(WORK REQUIRED): Give again, word for word, each line from the top of the listing through the line that holds "import * as THREE from 'three';".

(DATA BLOCK):
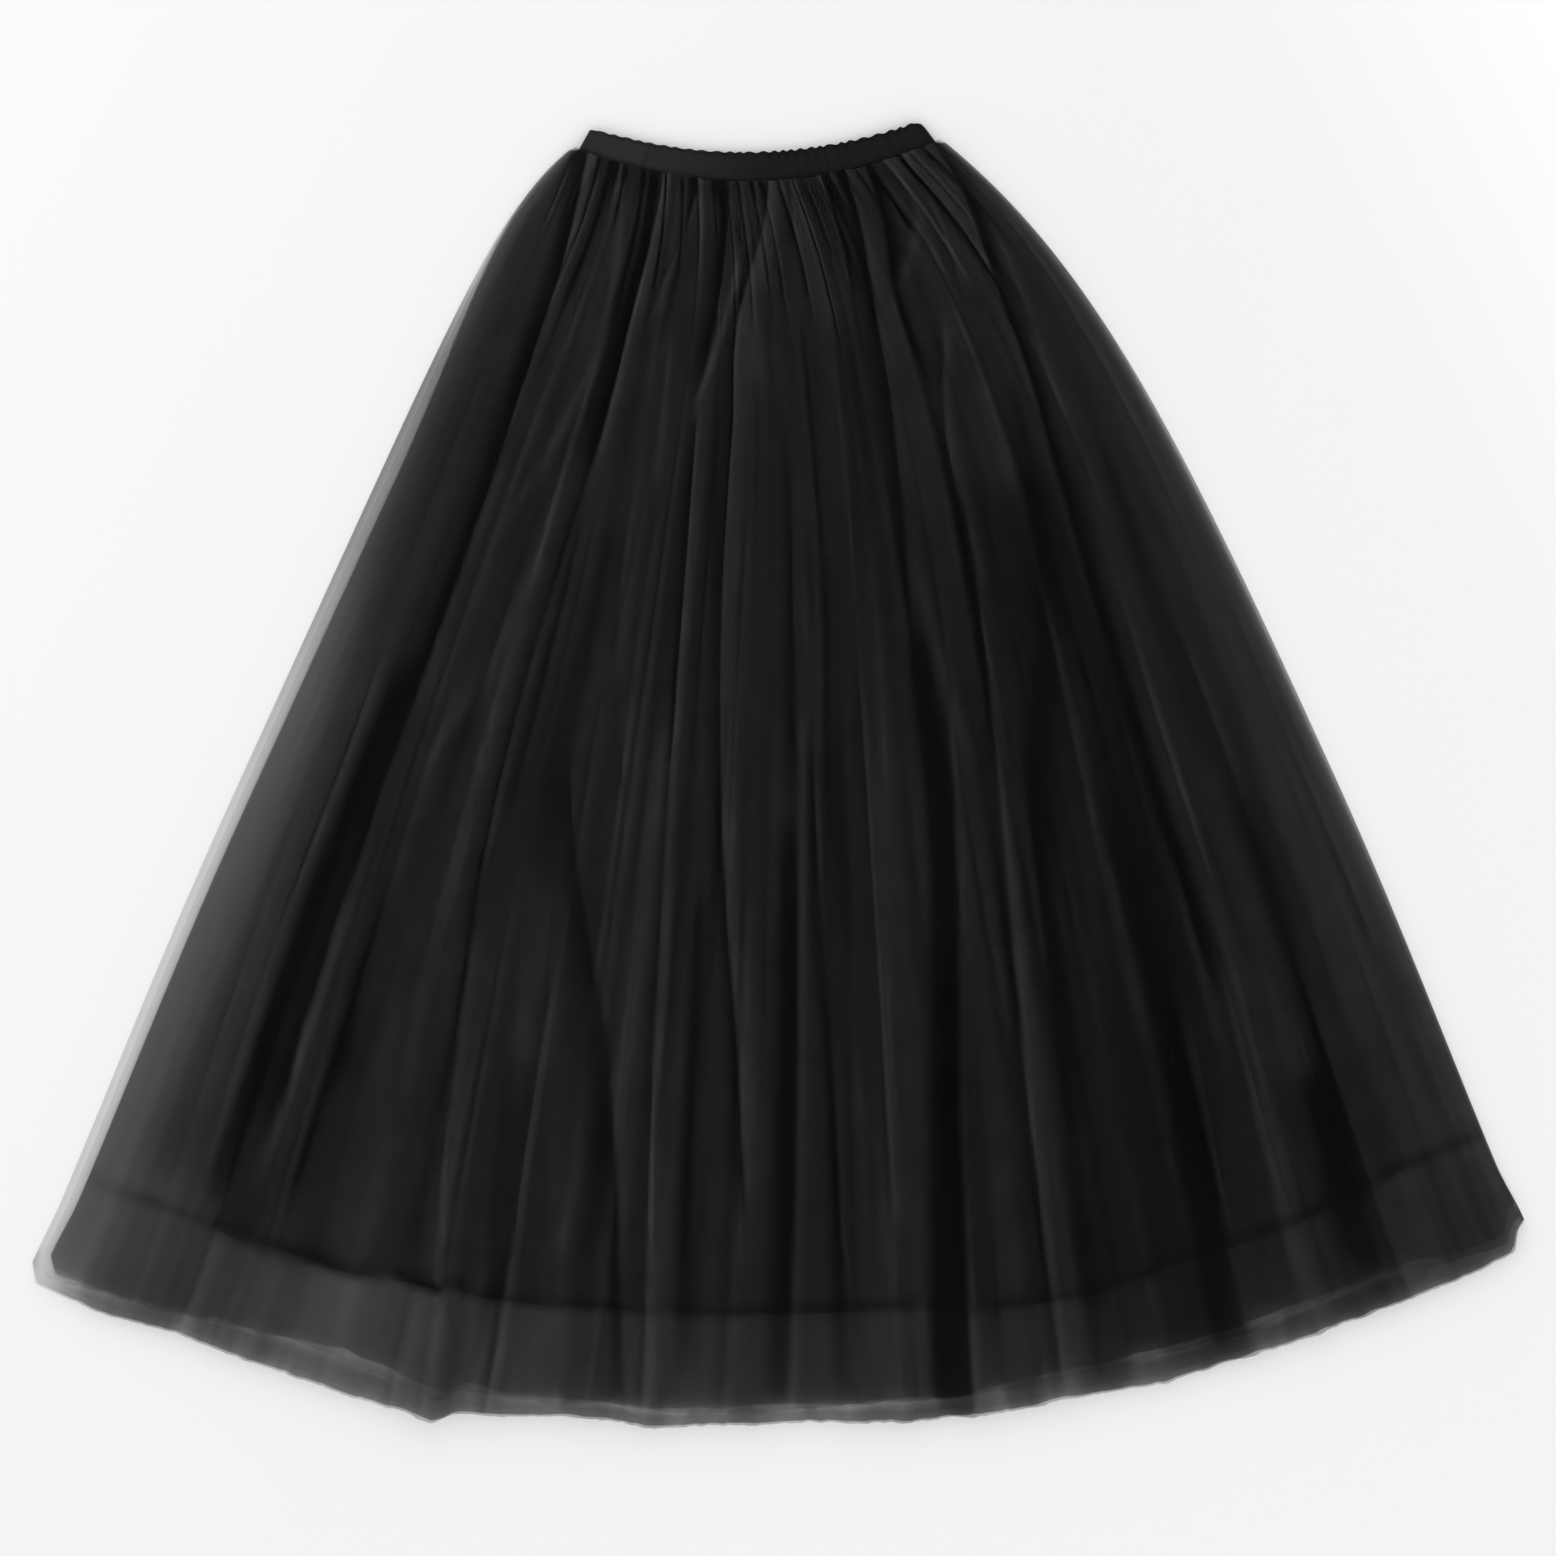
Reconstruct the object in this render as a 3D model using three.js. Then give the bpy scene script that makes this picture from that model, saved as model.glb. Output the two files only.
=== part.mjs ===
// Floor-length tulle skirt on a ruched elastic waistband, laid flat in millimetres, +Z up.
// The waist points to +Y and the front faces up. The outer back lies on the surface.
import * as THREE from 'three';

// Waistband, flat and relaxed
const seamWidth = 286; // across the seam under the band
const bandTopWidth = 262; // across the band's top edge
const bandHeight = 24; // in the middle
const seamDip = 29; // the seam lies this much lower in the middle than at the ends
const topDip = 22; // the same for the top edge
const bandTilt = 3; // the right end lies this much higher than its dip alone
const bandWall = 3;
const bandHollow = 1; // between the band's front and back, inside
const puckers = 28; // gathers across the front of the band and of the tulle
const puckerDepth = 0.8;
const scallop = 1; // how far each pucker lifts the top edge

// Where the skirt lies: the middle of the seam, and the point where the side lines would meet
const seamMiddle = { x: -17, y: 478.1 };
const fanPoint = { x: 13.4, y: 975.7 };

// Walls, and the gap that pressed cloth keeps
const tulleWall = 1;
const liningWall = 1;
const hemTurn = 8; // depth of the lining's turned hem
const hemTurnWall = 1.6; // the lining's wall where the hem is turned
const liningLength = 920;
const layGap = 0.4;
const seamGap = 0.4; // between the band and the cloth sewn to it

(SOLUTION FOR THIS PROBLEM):
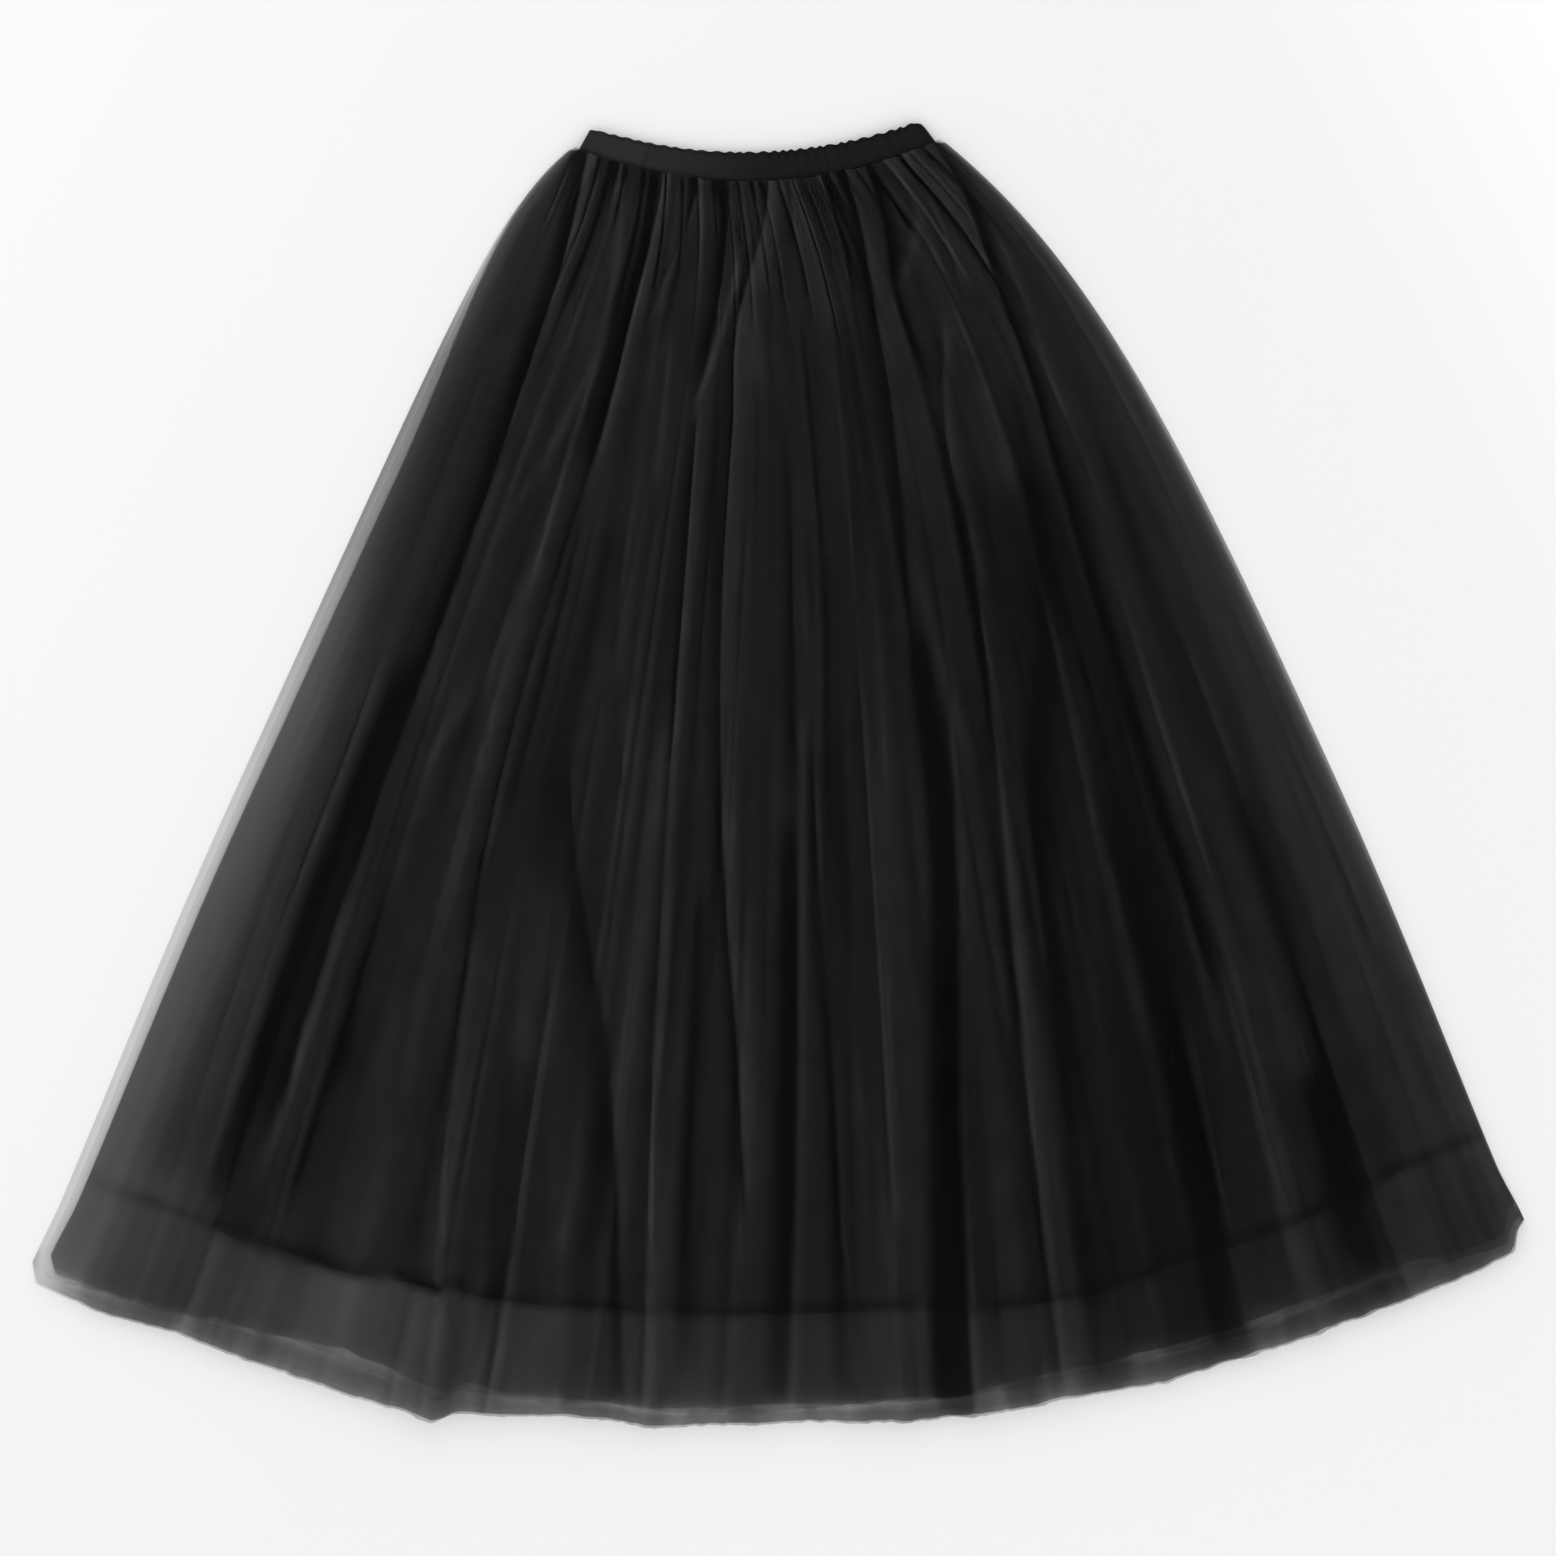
Reconstruct the object in this render as a 3D model using three.js. Then give the bpy scene script that makes this picture from that model, saved as model.glb. Output the two files only.
=== part.mjs ===
// Floor-length tulle skirt on a ruched elastic waistband, laid flat in millimetres, +Z up.
// The waist points to +Y and the front faces up. The outer back lies on the surface.
import * as THREE from 'three';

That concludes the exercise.